R. T. Van Horn & Co., Publishers.*

December 18, 1870.

     The river was full of floating ice yesterday.

     The boys throughout the city enjoyed their Saturday holiday coasting.

     The "beautiful snow" which covered the city yesterday morning was a dirty slush before night.  Under the influence of a melting mood it grew "beautifully less and smaller by degrees."

     A lady advertises that she wants a gentleman for breakfast and tea.  What a cannibal!

     The Square was crowded all day yesterday with wagon loads of wood, hay, etc.

     A free fight occurred last night at a boarding house in West Kansas.  High pressure liquor was the cause.
     A smash-up occurred on Walnut street yesterday afternoon.  The pieces were saved.

     Madam Methua Scheller plays "Fanchon" at Turners' Hall to-night, for Mrs. Volrath's benefit.

     Among the applicants for admission to the city hospital yesterday was a sadly afflicted bummer, who has footed it half over the United States.

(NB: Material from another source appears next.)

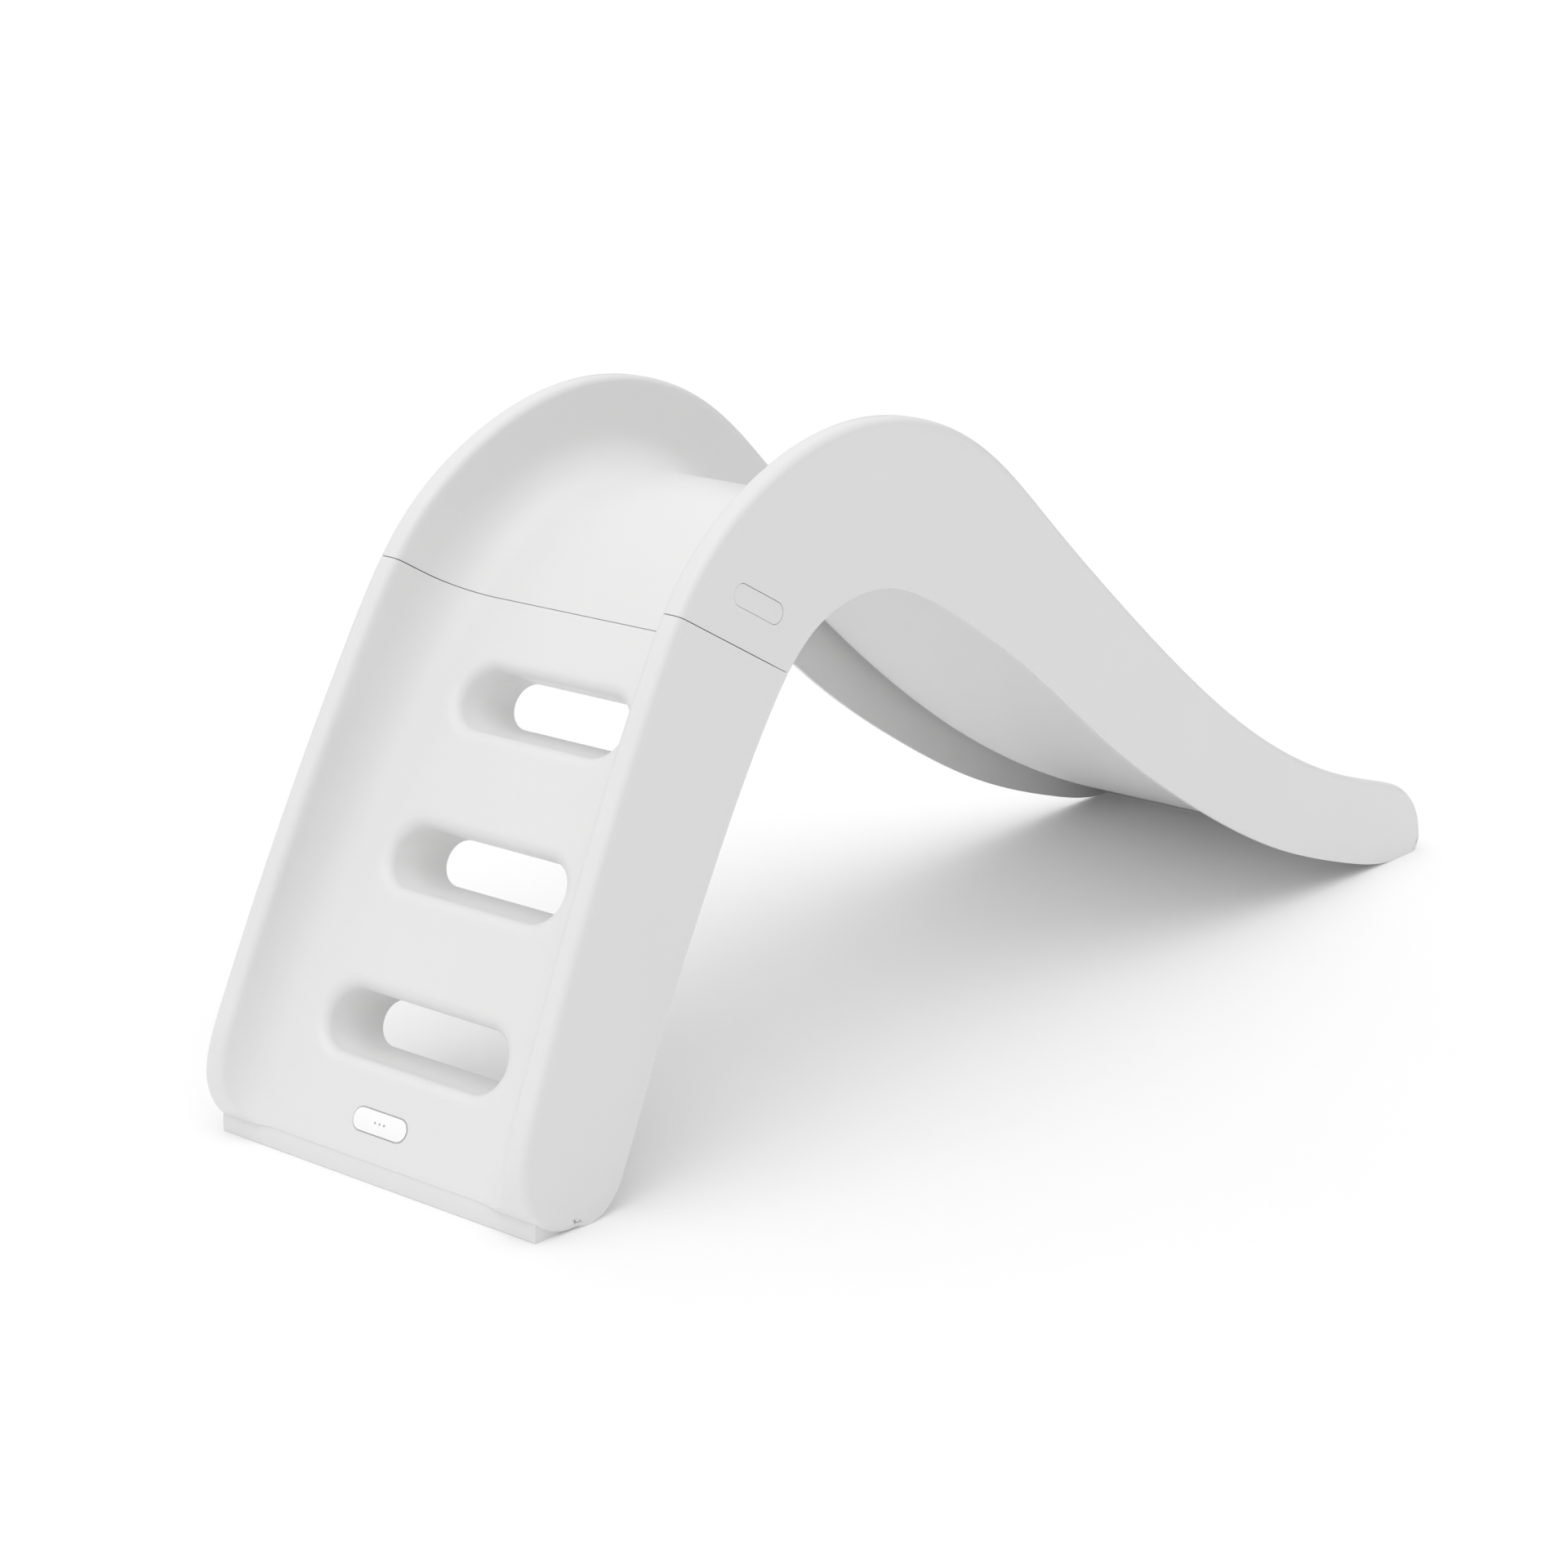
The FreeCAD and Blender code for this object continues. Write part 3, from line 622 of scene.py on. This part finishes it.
# %% Sizes and places of the slots
RUNG_TILT = math.radians(28.5)
SLOT_HEIGHT = 47.5 * MM
SLOT_MARGIN = 110 * MM
SLOT_DEPTH = 65 * MM
SLOT_RISE = 10.5 * MM
FLARE_LENGTH, FLARE_HEIGHT = 14 * MM, 7.5 * MM
SLOT_LIP = 13 * MM
RUNG_PITCH = 166.4 * MM
MIDDLE_SLOT = at((-0.3968, 0.4023))
LIP_STEPS, TUNNEL_STEPS, APRON_STEPS = 9, 5, 3
OPENING_MARGIN = 6 * MM
PANEL_PAST_SEAM = 150 * MM
tunnel_axis = np.array((math.cos(RUNG_TILT), -math.sin(RUNG_TILT)))
tunnel_up = np.array((math.sin(RUNG_TILT), math.cos(RUNG_TILT)))
ladder_side = bed_path.points[:, 0] < SEAM_POINT[0] + PANEL_PAST_SEAM
panel = bed_path.points[ladder_side & (bed_path.points[:, 1] > PLINTH_RISE)]


def from_spine(y, t, straight):
    """The nearest point of a pill's spine to a panel point, and the direction away from it."""
    spine_y = float(np.clip(y, -straight, straight))
    away = np.array((y - spine_y, t))
    return spine_y, away / np.linalg.norm(away)


def open_slot(bm, rows, grid, centre):
    """Replace a rectangle of the panel's grid by a lipped tunnel round a centre (x, z)."""
    back_half = WIDTH / 2 - SLOT_MARGIN - SIDE_LEAN * centre[1]
    half_length = back_half + FLARE_LENGTH
    back_radius = SLOT_HEIGHT / 2
    radius = back_radius + FLARE_HEIGHT
    straight = half_length - radius
    narrowing = (back_half - back_radius) / straight
    panel_t = (panel - centre) @ tunnel_up
    panel_depth = (panel - centre) @ tunnel_axis
    bed_t = (bed_path.at(rows[:, 1]) - centre) @ tunnel_up
    tall = radius + SLOT_LIP + OPENING_MARGIN
    inside = np.nonzero((np.abs(bed_t) < tall) & (rows[:, 1] > sill_on_bed))[0]
    first, last = inside[0] - 1, inside[-1] + 1
    row_mid = grid[(first + last) // 2]
    reach = [abs(row_mid[c].co.y) < half_length + SLOT_LIP + OPENING_MARGIN for c in range(grid.shape[1])]
    flat = [c for c in range(grid.shape[1]) if reach[c]]
    left, right = flat[0] - 1, flat[-1] + 1
    loop = [grid[first, c] for c in range(left, right)]
    loop += [grid[r, right] for r in range(first, last)]
    loop += [grid[last, c] for c in range(right, left, -1)]
    loop += [grid[r, left] for r in range(last, first, -1)]
    block = {v for v in grid[first:last + 1, left:right + 1].ravel()}
    doomed = [f for f in bm.faces if all(v in block for v in f.verts)]
    bmesh.ops.delete(bm, geom=doomed, context="FACES")

    starts = []
    for v in loop:
        t = (v.co.x - centre[0]) * tunnel_up[0] + (v.co.z - centre[1]) * tunnel_up[1]
        starts.append((v.co.y, t, *from_spine(v.co.y, t, straight)))

    def ring(offset, depth, blend, pull=1.0):
        """Vertices at an offset outside the pill and a depth behind the panel."""
        made = []
        for y, t, spine_y, away in starts:
            front = np.array((spine_y, 0.0)) + away * (radius + offset)
            back = np.array((spine_y * narrowing, SLOT_RISE)) + away * back_radius
            target = front * (1 - blend) + back * blend
            y_now, t_now = np.array((y, t)) * (1 - pull) + target * pull
            surface = float(np.interp(t_now, panel_t, panel_depth))
            behind = surface * (1 - blend) + depth
            x, z = centre + tunnel_up * t_now + tunnel_axis * behind
            made.append(bm.verts.new((x, y_now, z)))
        return made

    rings = [loop]
    rings += [ring(SLOT_LIP, 0, 0, pull=k / APRON_STEPS) for k in range(1, APRON_STEPS + 1)]
    for k in range(1, LIP_STEPS + 1):
        turn = math.pi / 2 * k / LIP_STEPS
        rings.append(ring(SLOT_LIP * (1 - math.sin(turn)), SLOT_LIP * (1 - math.cos(turn)), 0))
    for k in range(1, TUNNEL_STEPS + 1):
        share = k / TUNNEL_STEPS
        rings.append(ring(0, SLOT_LIP + (SLOT_DEPTH - SLOT_LIP) * share, share))
    for outer, inner in zip(rings, rings[1:]):
        for i in range(len(outer)):
            j = (i + 1) % len(outer)
            face = bm.faces.new((outer[i], outer[j], inner[j], inner[i]))
            face.smooth = True
    return len(loop)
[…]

     The heavy fall of snow thawing made pedestrianism anything but a desirable occupation yesterday.

     O'Brien O'Day (decidedly Irish) made night hideous with his fearful howlings.  He found a resting place at the lock-up, through the kind offices of Officer Brennan.

     A lonesome sleigh, of the "pung" pattern, was dragged through the mud and slush of Main street yesterday.  It was a novelty, and elicited from the gamins generally their peculiar whistle of surprise.

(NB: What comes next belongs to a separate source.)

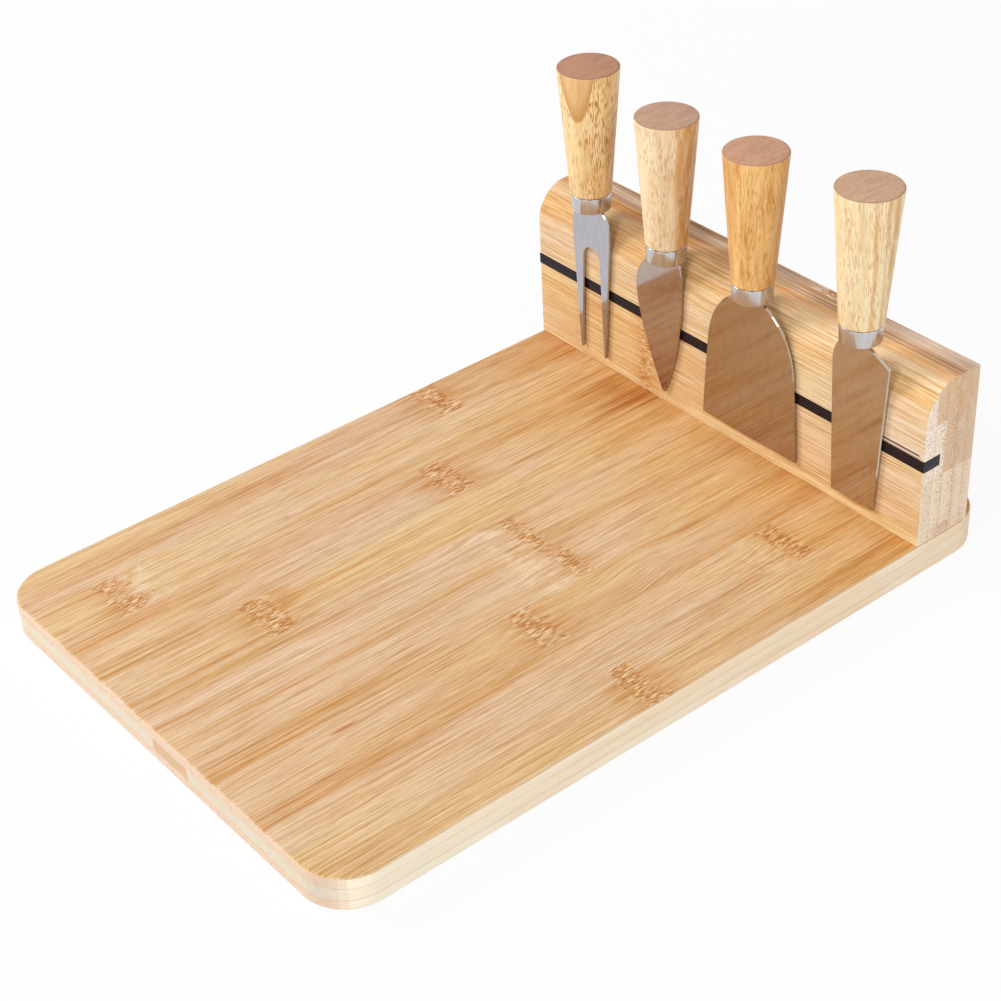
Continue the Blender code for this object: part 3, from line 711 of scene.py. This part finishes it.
def cutAway(piece, cutter):
    bpy.context.view_layer.objects.active = piece
    modifier = piece.modifiers.new("cut", "BOOLEAN")
    modifier.object = cutter
    modifier.operation = "DIFFERENCE"
    modifier.solver = "EXACT"
    bpy.ops.object.modifier_apply(modifier=modifier.name)
    bpy.data.objects.remove(cutter)


def cutSlot(piece, low, high):  # the tang's pocket
    bpy.ops.mesh.primitive_cube_add(size=1, location=(low + high) / 2, scale=high - low)
    cutAway(piece, bpy.context.object)


# Tools

toolNames = ("fork", "pointed_knife", "spade_knife", "flat_knife")
handleLooks = {
    # stripes: place across the handle as the photograph sees it, half width, strength
    # the stripes at 0.008 or more across, by the right edge, are painted shade and painted reflection of the
    # board over the wood figure
    "fork": {"seed": 501, "tone": (0.87, 0.610, 0.290), "light": (0.95, 0.735, 0.410), "pores": 0.95,
             "poreFrom": 0.550, "figure": 0.25, "crown": (1.0, 0.91, 0.88), "flame": True,
             "stripes": [(0.0085, 0.0045, 0.55)]},
    "pointed_knife": {"seed": 502, "tone": (0.87, 0.665, 0.395), "light": (0.92, 0.77, 0.53), "pores": 0.46,
                      "poreFrom": 0.545, "figure": 0.20, "crown": (1.13, 1.19, 1.30),
                      "stripes": [(0.0035, 0.0022, 0.45), (0.0084, 0.0064, 1.0)]},
    "spade_knife": {"seed": 503, "tone": (0.88, 0.510, 0.170), "light": (0.97, 0.650, 0.285), "pores": 0.55,
                    "poreFrom": 0.555, "figure": 0.85, "crown": (1.20, 1.17, 1.15),
                    "stripes": [(0.0100, 0.0046, 1.0), (0.0045, 0.0052, 0.35), (-0.0104, 0.0032, 0.80)]},
    "flat_knife": {"seed": 504, "tone": (0.89, 0.695, 0.400), "light": (0.94, 0.80, 0.52), "pores": 0.44,
                   "poreFrom": 0.560, "figure": 0.25, "crown": (1.22, 1.35, 1.38),
                   "stripes": [(0.0014, 0.0013, 0.55), (0.0056, 0.0010, 0.50), (0.0086, 0.0018, 0.65)]},
}
handleShape = {
    "sides": 96,
    "neckRadius": 0.0086,
    "crownRound": 0.0008,
    "footRound": 0.0007,
    "roundSteps": 5,
    "overFerrule": 0.0002,
    "tenonRadius": 0.0070,
    "tenonLength": 0.0058,
    "pocketWidth": 0.0066,
    "pocketDepth": 0.0020,
    "overTang": 0.0003,
}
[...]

     A severe encounter took place between two boys yesterday on Independence avenue.  The cause of the trouble was the disputed ownership of a pair of skates, which one said the other had borrowed from him and refused to return.

     We were shown yesterday a front view of a plan for the proposed Episcopal church which is to be erected on Walnut street, corner of Eighth.  The style is Gothic with a tower on the north side, seventy-five feet high, the south side being  topped with a spire pointing heavenward one hundred and seventy-five feet.  The body of the building will be seventy five feet to the comb of the roof. An immense Gothic window will grace the front..  The window will be forty feet height.  The cost of the church by this plan will reach $60,000.  A. B. Cross is the architect.

     Our pleasant and very genial friend, W. E. Thorne, has removed his "Art Union" to 700 Main street, and has greatly increased his stock of rare goods for holiday gifts.  Take a look at his fine pictures, frames, albums, ladies' companions, &c.